Furthermore, Epiphanius, the bishop of Salamis (b. 310 AD), noted that the Hebrew version of the Gospel of Matthew in circulation within Jewish Christian circles was “not, however, full and complete, but spoiled and cut down” (Adversus Haerses 30.13). Though nothing is definitive 2 millennia afterwards, you can make the case that Matthew 28:19 may not have been original to the Gospel of Matthew and that conversion of Gentiles only began once Paul started his ministry years after Jesus’ crucifixion.

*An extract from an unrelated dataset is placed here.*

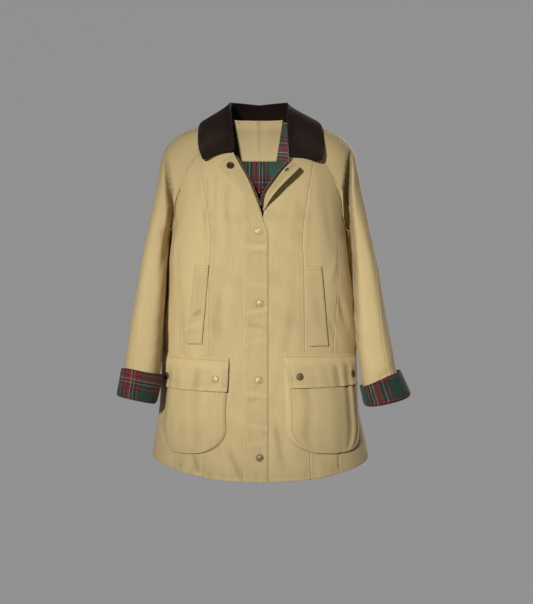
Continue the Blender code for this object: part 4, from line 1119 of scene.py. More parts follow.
def pocket_place(side, across, level):
    """Bellows pocket; across runs from -1 to 1, level is 0 at its bottom edge, 1 at the top of the rounding
    and 2 at its mouth."""
    row = POCKETS[side]
    turn = math.pi / 2.0 * np.clip(level, 0.0, 1.0)
    half = 1.0 - 0.62 * (1.0 - np.sin(turn))
    height = row.bottom + 0.058 * (1.0 - np.cos(turn)) + 0.004 * across ** 2 * np.cos(turn)
    height = mix(height, row.top, np.clip(level - 1.0, 0.0, 1.0))
    angle = pocket_angle(side, 0.5 + across * half / 2.0)
    middle = np.abs(girth(pocket_angle(side, 0.5)) - girth(pocket_angle(side, 1.0)))
    from_side = (1.0 - np.abs(across)) * middle * np.maximum(half, 0.3)
    inside = np.minimum(from_side, 0.16 * np.clip(level, 0.0, 1.0) ** 1.5 + np.maximum(level - 1.0, 0.0))
    rise = np.sqrt(ease(inside / 0.0065))
    stitched = -0.0004 * bump(inside - 0.0090, 0.0008) + 0.0003 * bump(inside - 0.0065, 0.002)
    run = girth(angle)
    soft = 0.0
    for place, width, depth in POCKET_CREASES[side]:
        drape = bump(across - place - 0.06 * np.sin(height * 30.0), width)
        soft = soft + depth * drape * ease(level * 1.2)
    sag = 0.0022 * bump(across, 0.7) * bump(height + 0.60, 0.06)
    loose = (stitched + soft * SIZES.folds + sag) * ease(inside / 0.012)
    lifted = mix(POCKET_EDGE, POCKET_DEEP, rise) + loose
    return skin(angle, height, lifted + 0.0002 * np.sin(run * 500.0) * (1.0 - rise))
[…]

If you’re interested in seeing how complex the traditions are about “Jewish Gospels” I’d suggest checking out the classic by Klijn and Reininck, Jewish Chritian Sects, or Klijn’s Jewish Christian Gospel Traditions
I will definitely look into it. I explored the Judaic roots of Christianity because it was highly helpful in comprehending the message of the New Testament authors. If you redefine the word glory according to the secondary word meaning in Hebrew (kavod – a radiant physical manifestation of a divine body, ex: Exodus 40:34, Ezekiel 11:23), you see that Paul also uses the word glory in the Hebraic sense, see 1 Corinthians 15:39-41. Paul’s baptism was a death baptism, where the soul/spirit died and was resurrected (born again) by the permanently indwelling Spirit of Christ, seeding the transformation of a mortal body into a celestial body, and granting access to the mind of Jesus: Romans 6:3-4, Galatians 2:20, 1 Corinthians 6:15, 1 Corinthians 6:19-20, 1 Corinthians 12:13, 1 Corinthians 3:16, 1 Corinthians 2:16, 1 Corinthians 15:42-49, II Corinthians 4:10-11,II Corinthians 13:5. Paul promised his followers divinity. Jesus was the firstborn of this celestial race, but definitely not the lastborn: Romans 8:29, 1 Corinthians 6:3, Romans 8:15-17. The Gnostics called it hidden knowledge, but it’s more like it’s lost in translation.